The other hindrance to freedom in the game is a mistaken focus on combat and RPG-like leveling. Your success in combat is closely associated with your level — anyone above you is a real challenge. But the game scales weaker enemies up so that you can never be overpowered, which means you cannot ever quickly dispatch enemies. Compounding this is the bounty system, which traps players in mundane combat over and over again. Causing trouble throughout Greece will send superstrong bounty hunters after the player, and they have a frustrating habit of showing up right as you’re about to finish a mission. You wipe out a group of enemies, and then a mercenary a couple of levels stronger than you shows up to cut you down. The game reminds you over and over that playing stealthily, the series’s central gimmick, is almost useless, and that trying to fight anyone with a higher level will only result in pain.
There are three main quest lines introduced early in the game, all of which cannot be resolved until you get within range of the level cap, which is 50. They fill your quest log and remain there, useless, for dozens of hours. What is the point of making a quest available when the game also makes it obvious that the player cannot win? Two of these quest lines, concerning a devious cult and retrieving mythical artifacts, are essentially closed off until the player grinds through dozens of hours of leveling up. It’s the illusion of player choice — like going to a luxury store knowing full well that you could never afford anything in it.

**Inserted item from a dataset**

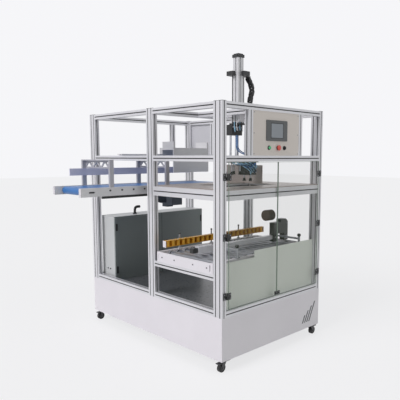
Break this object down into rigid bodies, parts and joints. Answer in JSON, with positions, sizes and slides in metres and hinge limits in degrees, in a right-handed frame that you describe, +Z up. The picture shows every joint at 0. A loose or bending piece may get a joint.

Assassin’s Creed Odyssey takes an intriguing idea — adding more player choice to a traditionally linear series — and botches the execution by not knowing how to dole out the rewards. When should a player get to see a new narrative beat? When should the player gain a window to attack a powerful enemy? When should the player gain access to an exciting new locale? Odyssey’s structure is to tease its most interesting aspects endlessly, but provides no way of accessing them other than grinding. The game’s most intriguing stories, tools, and environments are so back-loaded that I doubt most players will even catch a glimpse of them.